I use my blog as a personal Rolodex and journal for cocktails. I am constantly looking up things I have written to double check myself. It is easier than carrying a book around. I have also tweaked recipes after doing this for so long to dial them in exactly how I like them. The days of the "two-three quarter-half" sour is done for me. I find that measurement style to be flabby and I prefer far less sugar and acid in my drinks. Sour cocktails should be balanced to the spirit not the acid. I see the sugar-acid mixture as one ingredient as opposed to two and that is partly why I have been using caster sugar instead of simple in my drinks.
Anyways, yesterday when my wife got home I was digging around trying to find my Southside recipe and it turns out I never posted about the Gimlet.

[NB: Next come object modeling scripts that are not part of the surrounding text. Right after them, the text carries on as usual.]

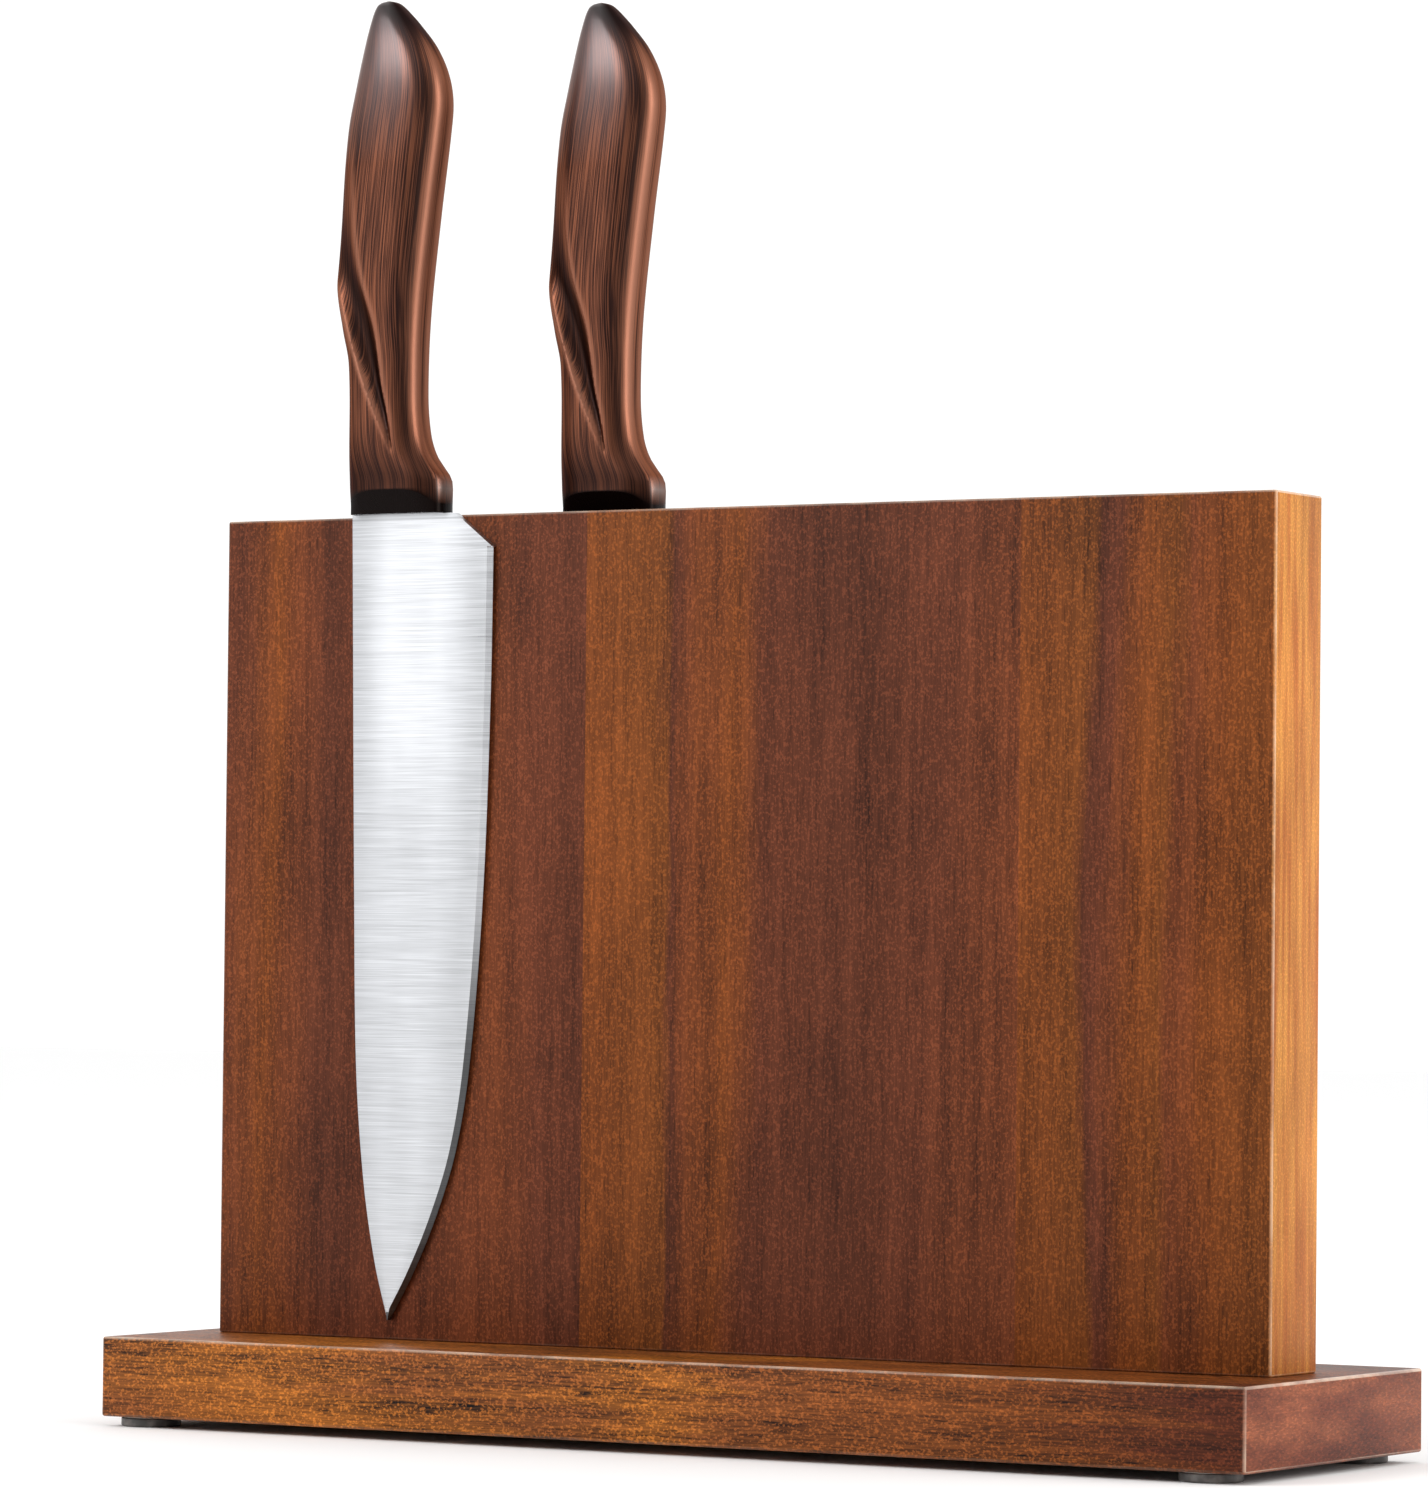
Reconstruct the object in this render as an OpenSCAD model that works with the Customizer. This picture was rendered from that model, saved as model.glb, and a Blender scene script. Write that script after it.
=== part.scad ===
// Free-standing magnetic knife rack: an upright board glued up from staves, with rows of
// magnets sealed between its two plies, standing on a plank with four feet.
// Two knives hang on it, one on each face, with their handles above the board.
// X runs along the board, the front faces -Y, Z is up. The origin is on the surface
// that the feet stand on, under the middle of the base.

/* [Base] */
// Length of the base plank
base_l = 320; // [310:1:360]
// Depth of the base plank, front to back
base_d = 95; // [80:1:140]
// Thickness of the base plank
base_t = 20; // [18:0.5:26]

/* [Board] */
// Length of the board
board_l = 298; // [290:1:306]
// Height of the board
board_h = 207; // [204:1:230]
// Thickness of the board, both plies together
board_t = 24.5; // [24:0.1:30]
// Where the left stave meets the middle one, along X
left_seam = -40.7; // [-50:0.1:-36]
// Where the middle stave meets the right one, along X
right_seam = 81.4; // [76:0.1:84]

/* [Magnets] */
// Wood left in front of each magnet
skin_t = 3; // [2:0.1:3.5]
// Length of one magnet block
magnet_l = 24; // [20:0.5:24]
// Height of one magnet block
magnet_h = 20; // [12:0.5:24]
// Thickness of the steel strip that backs both magnet rows
strip_t = 2.5; // [1.5:0.1:3]
// Distance from one row of magnets to the next
row_pitch = 60; // [40:1:64]

/* [Feet] */
// Diameter of a foot
foot_d = 15; // [12:0.5:16]
// Height of a foot, with its adhesive
foot_h = 2.5; // [2:0.1:5]
// Distance of the left feet's centres from the left end
foot_left = 9; // [8:0.1:30]
// Distance of the right feet's centres from the right end
foot_right = 13; // [8:0.1:30]
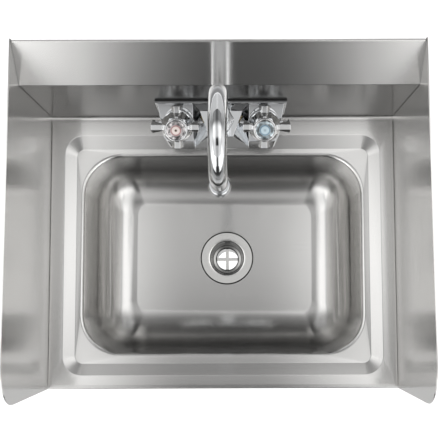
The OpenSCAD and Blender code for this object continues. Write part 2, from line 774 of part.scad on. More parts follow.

The Gimlet is one of those touchy drinks for bartenders. I have heard a gazillion stories about the origins and about the components of the drink. Perhaps it was from a British Navy Rear Admiral named Gimlette who whipped these up to keep his crew from developing scurvy. Or it was named after a tool used to drill metal and the drink had a similarly piercing effect. I also don't really care about the drinks history. I think if we hit the reset button and destroyed all drinking literature and skipped a generation of drinking...the Gimlet would be back within the first couple years of imbibing. It is simple, perfect, and flexible. I make mine like this:
In a Cobbler Shaker
7.5 g Caster Sugar
15 ml Lime Juice
45 ml Frozen Gin
Shake with ice.
Strain into chilled cocktail glass.
Note: Use a bar spoon to mix the sugar with the lime before adding the gin.
Note: To make a Southside add two mint leaves before shaking. Make sure to double strain. I also like to toss in a dash of Angostura to this mix. Makes a beautiful aromatic cocktail. Just using Ango would classify the drink as a Fitzgerald I believe.
The Gimlet is the drink my dad tends to reach for on a hot summer afternoon. For years and years he was a Rose's man. Now that my face happens to be on a lime cordial bottle that is available all over the country he is more of a "Luke Juice" guy. He usually makes a batch worth at a time and takes the first one up in a cocktail glass. After that first one he will take the rest over ice. A touch of soda or even water may come in to play to lighten things up. His gin of choice is either Beefeater or Plymouth. Smart guy.
Some people may tell you that a Gimlet must be stirred or it must use lime cordial instead of fresh juice. Depending on what I have at my disposal I sometimes go that route. If I am at home and I have fresh limes...I shake.